Amazon gobbling up Whole Foods has Blue Apron eating humble pie as food delivery company chops IPO price

Can Blue Apron compete against the Amazon-Whole Foods grocery giant? (Blue Apron Photo)

It seems meal-kit delivery company Blue Apron bit off more than it could chew in planning the share price for its upcoming initial public offering.

In a Securities and Exchange Commission filing earlier this month, Blue Apron estimated it would sell 30 million shares at $ 15 to $ 17 each. But a new SEC filing shows the company now plans to sell shares at $ 10 to $ 11 each. Blue Apron is still planning to offer 30 million shares but the new price tag brings the company’s market value down by about $ 1 billion, as Bloomberg notes.

What curbed Blue Apron’s financial appetite? The combination of the world’s most powerful delivery logistics company with a major upscale grocery chain seems a likely guess.

A few weeks after Blue Apron disclosed its intention to go public, Amazon announced plans to acquire Whole Foods Market for $ 13.7 billion. It’s the largest deal in Amazon’s history and underscores how hungry the e-commerce giant is to break into the $ 782 billion U.S. grocery market.

The Whole Foods Market on Westlake Avenue near Amazon’s Seattle campus. (Whole Foods Photo)

As it stands, just 1.2 percent of that market is currently online, according to a new report from Goodwater Capital, a consumer-tech focused venture capital firm. That represents a big opportunity, but it remains to be seen whether smaller companies, like Blue Apron and its competitors, can stand up to an opponent as formidable as Amazon.
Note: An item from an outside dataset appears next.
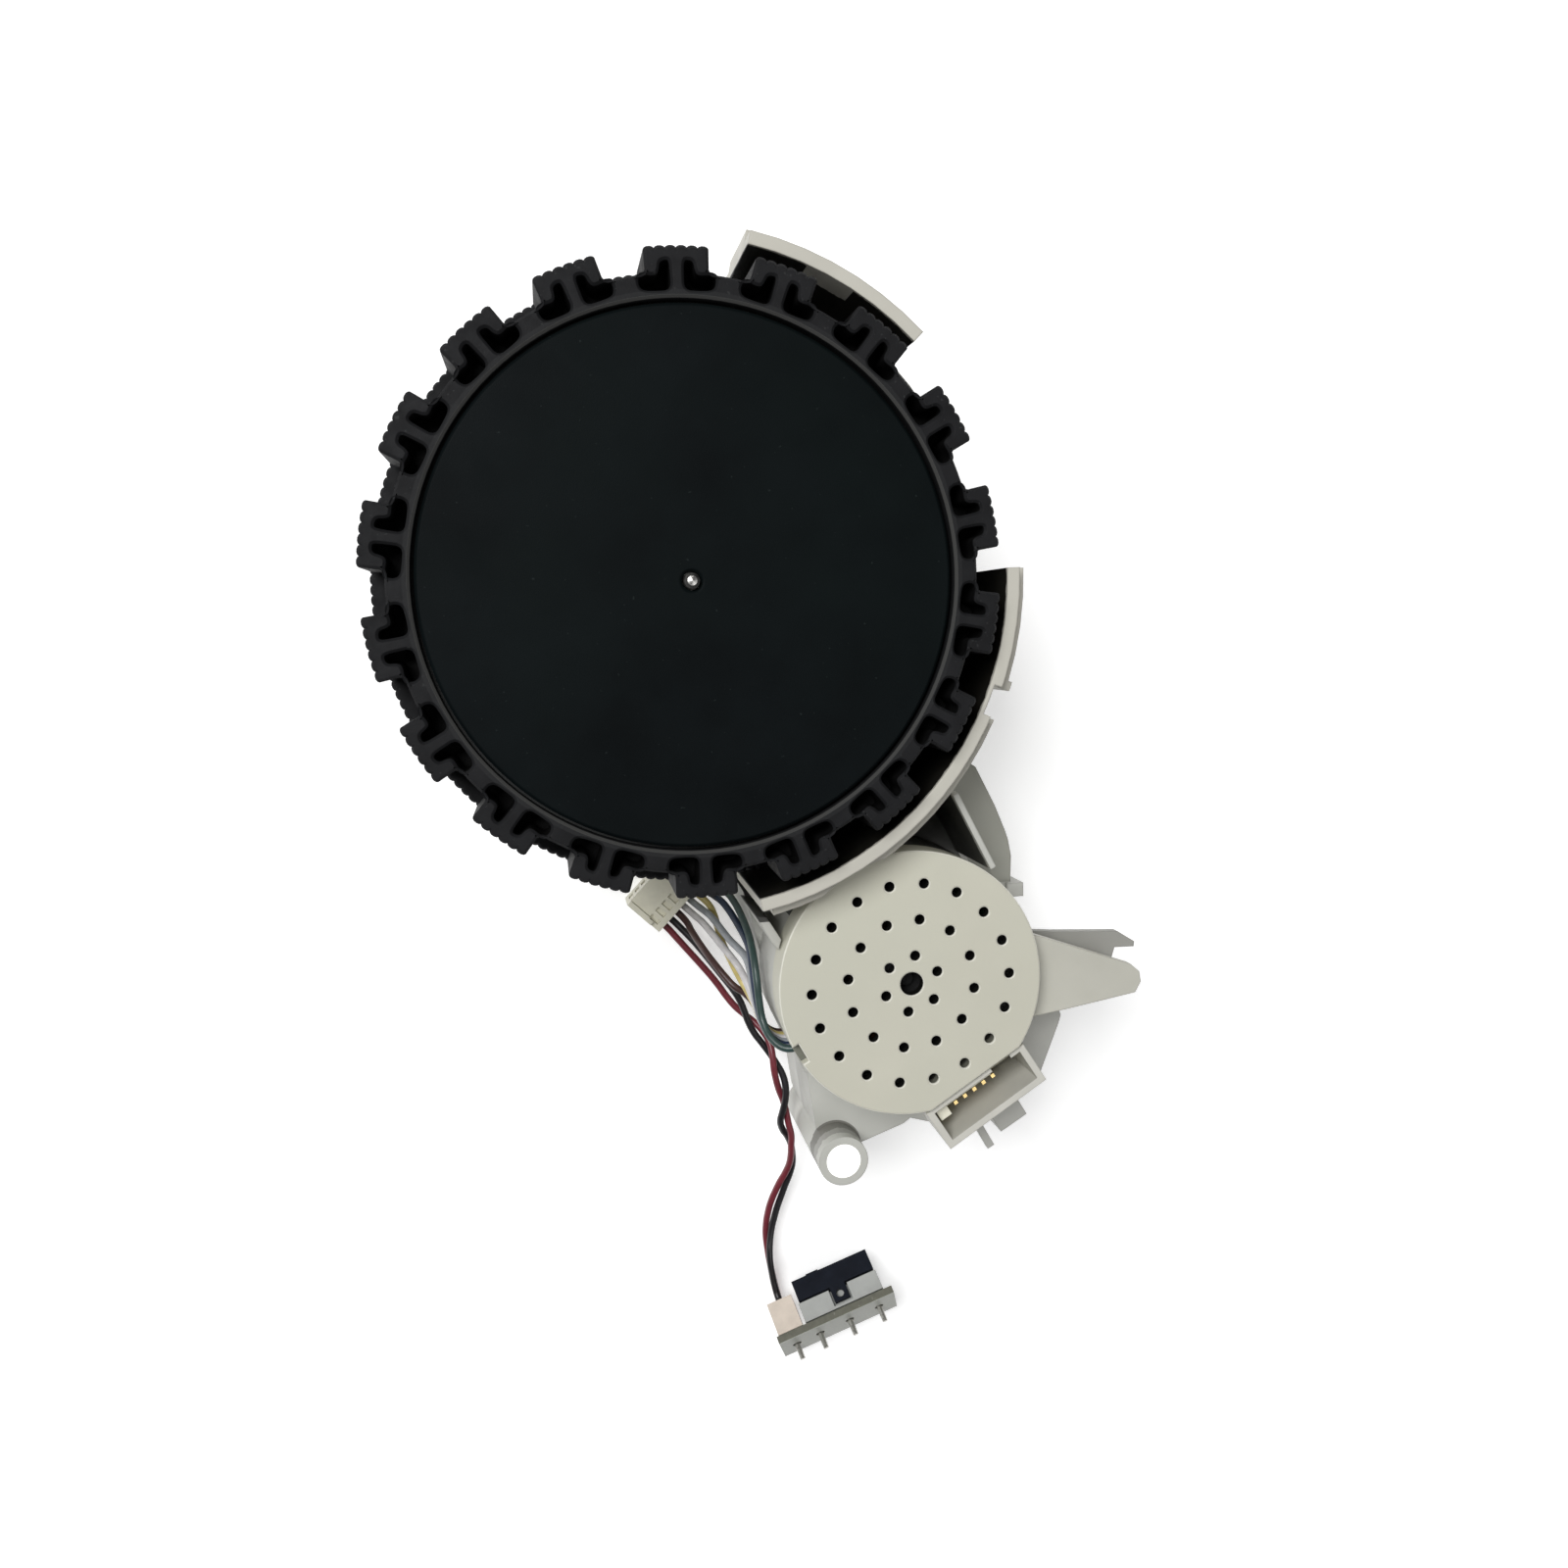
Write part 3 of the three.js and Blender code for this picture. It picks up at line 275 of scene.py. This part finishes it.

Blue Apron delivers quality, pre-measured ingredients with original recipes so customers can cook at home without planning meals and grocery shopping. Each meal comes out to about $ 10 per serving. Whole Foods and Blue Apron target the same demographic, those with discretionary spending power and values-driven consumer behavior.

Blue Apron has seen significant growth since launching in 2012, with revenues increasing by 133 percent from 2015 to 2016, according to the Goodwater report. Whole Foods, by comparison, saw 2 percent revenue growth over that time. But that was pre-Amazon.

“It is too early to determine the impact that this combination will have on the overall food services sector, but companies that fall within food logistics will be the most negatively impacted in the near-term due to the operational and fulfillment scale of an Amazon and Whole Foods combination,” the Goodwater report says.

Amazon already offers a meal-kit delivery service through a partnership with Martha Stewart and Marley Spoon. Should it choose to expand that service, the Whole Foods acquisition would give Amazon access to more than 450 retail locations in affluent communities on top of hundreds of fulfillment centers around the country.

Blue Apron only has three fulfillment centers but it does own and operate a farm and gets exclusive deals on about 70 percent of food from suppliers. Blue Apron is also unprofitable and will likely remain so for several years, according to Goodwater.

“One of the biggest risks to any business is competitive and with Amazon’s recent acquisition announcement of Whole Foods, Blue Apron will have to compete against one of the most disruptive companies today in addition to the other startup companies in the meal-kit/delivery category,” the report says.

Still, Blue Apron had over a million paying customers ordering nearly $ 800 million in revenues in 2016. The company also has strong brand recognition and is the current leader in the meal-kit delivery space. The fight isn’t over, but the competitive heat has been turned way up.

“It is too early to determine the impact that this combination will have on the overall food services sector, but companies that fall within food logistics will be the most negatively impacted in the near-term due to the operational and fulfillment scale of an Amazon and Whole Foods combination,” the Goodwater report says.